- Jonancy Location within the state of Kentucky Jonancy Jonancy (the United States)
- Coordinates: 37°18′59″N 82°34′59″W﻿ / ﻿37.31639°N 82.58306°W
- Country: United States
- State: Kentucky
- County: Pike
- Elevation: 945 ft (288 m)
- Time zone: UTC-6 (Eastern (EST))
- • Summer (DST): UTC-5 (EST)
- ZIP codes: 41538
- GNIS feature ID: 508353

= Jonancy, Kentucky =

Unincorporated community in Kentucky, United States

Jonancy is a small unincorporated community and coal town in Pike County, Kentucky, United States, in the far eastern part of the state. The latitude and longitude are 37.316N and -82.583W. Jonancy is in the Eastern Coal Field region. The community is in the Eastern time zone.

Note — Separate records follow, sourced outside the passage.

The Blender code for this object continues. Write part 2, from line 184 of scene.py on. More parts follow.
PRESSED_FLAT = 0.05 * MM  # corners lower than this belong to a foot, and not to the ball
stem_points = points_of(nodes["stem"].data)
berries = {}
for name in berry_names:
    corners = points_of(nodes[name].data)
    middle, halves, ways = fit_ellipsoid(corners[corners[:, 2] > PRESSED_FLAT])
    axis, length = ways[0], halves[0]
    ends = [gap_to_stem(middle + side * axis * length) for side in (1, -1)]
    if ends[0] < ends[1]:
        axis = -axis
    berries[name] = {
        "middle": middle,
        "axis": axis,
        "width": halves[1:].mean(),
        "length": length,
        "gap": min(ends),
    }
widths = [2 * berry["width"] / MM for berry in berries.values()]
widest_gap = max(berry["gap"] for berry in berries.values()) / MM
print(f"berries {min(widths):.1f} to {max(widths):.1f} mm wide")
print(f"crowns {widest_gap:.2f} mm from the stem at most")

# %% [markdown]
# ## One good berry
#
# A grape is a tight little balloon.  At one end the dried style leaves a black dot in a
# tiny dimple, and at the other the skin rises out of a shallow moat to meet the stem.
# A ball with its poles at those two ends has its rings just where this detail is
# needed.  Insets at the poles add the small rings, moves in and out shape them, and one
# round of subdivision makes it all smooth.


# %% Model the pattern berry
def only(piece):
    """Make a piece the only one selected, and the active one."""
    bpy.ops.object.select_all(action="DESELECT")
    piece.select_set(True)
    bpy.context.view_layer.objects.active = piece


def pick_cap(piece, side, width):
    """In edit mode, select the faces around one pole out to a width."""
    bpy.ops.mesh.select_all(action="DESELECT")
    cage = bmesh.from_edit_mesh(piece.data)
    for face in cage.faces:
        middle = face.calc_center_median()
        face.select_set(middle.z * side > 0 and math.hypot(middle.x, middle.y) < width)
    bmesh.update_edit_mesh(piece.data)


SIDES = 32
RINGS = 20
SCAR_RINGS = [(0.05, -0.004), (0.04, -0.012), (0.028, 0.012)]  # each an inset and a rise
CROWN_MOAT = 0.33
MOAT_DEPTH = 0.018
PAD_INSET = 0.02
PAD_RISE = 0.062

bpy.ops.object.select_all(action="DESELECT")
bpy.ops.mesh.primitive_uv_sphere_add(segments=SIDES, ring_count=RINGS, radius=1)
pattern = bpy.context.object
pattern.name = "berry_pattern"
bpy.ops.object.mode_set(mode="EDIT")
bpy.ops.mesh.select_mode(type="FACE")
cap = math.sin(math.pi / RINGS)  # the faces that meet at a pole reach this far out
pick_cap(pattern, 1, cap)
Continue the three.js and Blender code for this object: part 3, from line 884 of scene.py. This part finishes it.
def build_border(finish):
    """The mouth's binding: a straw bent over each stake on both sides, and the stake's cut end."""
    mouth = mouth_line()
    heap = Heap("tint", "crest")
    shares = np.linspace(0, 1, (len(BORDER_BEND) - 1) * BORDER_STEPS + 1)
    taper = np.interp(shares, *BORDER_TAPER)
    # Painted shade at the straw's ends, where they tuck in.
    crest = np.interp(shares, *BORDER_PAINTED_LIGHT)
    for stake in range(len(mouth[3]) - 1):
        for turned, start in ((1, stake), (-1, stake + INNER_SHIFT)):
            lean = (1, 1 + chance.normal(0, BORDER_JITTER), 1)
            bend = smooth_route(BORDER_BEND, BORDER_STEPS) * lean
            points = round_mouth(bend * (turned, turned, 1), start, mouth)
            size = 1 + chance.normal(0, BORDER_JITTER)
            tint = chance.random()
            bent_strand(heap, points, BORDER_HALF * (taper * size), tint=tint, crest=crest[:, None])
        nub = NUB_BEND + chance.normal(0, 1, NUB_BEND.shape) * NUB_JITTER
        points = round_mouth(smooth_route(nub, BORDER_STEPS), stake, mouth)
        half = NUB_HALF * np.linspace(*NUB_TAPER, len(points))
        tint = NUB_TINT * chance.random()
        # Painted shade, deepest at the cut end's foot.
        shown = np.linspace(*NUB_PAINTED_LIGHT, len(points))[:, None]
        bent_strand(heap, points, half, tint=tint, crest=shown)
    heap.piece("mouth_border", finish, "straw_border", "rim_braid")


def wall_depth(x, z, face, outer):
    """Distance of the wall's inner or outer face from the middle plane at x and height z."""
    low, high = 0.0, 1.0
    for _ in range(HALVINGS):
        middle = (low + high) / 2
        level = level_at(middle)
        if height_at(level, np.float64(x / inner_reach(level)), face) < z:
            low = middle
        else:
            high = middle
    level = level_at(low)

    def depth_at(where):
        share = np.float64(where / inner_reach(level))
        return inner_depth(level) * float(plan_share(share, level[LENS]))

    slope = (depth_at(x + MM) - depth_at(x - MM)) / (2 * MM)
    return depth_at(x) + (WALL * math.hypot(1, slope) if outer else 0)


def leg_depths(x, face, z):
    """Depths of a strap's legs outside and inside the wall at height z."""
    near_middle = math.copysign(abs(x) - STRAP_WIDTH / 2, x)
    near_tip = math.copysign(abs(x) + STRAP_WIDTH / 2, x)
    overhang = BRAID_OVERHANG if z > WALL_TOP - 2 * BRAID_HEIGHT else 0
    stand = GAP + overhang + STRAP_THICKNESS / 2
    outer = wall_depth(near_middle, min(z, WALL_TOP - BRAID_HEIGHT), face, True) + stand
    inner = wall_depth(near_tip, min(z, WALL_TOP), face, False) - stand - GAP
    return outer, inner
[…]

According to James Blake Miller, the hamlet's best-known resident, Jonancy was "named after my great-great-great grandparents: Joe and Nancy Miller ... [t]hey were the first people in those parts."

== History ==
In 1911, the Sandy Valley and Elkhorn Railroad was built through Jonancy along Shelby Creek. Today, Kentucky State Highway 3527 runs through Jonancy adjacent to the old railroad, while the highway becomes KY 610 before reaching Jonancy.

By 1920, Jonancy residents formed the town's only place of worship, Union Church, a Baptist congregation.

Jonancy has a post office.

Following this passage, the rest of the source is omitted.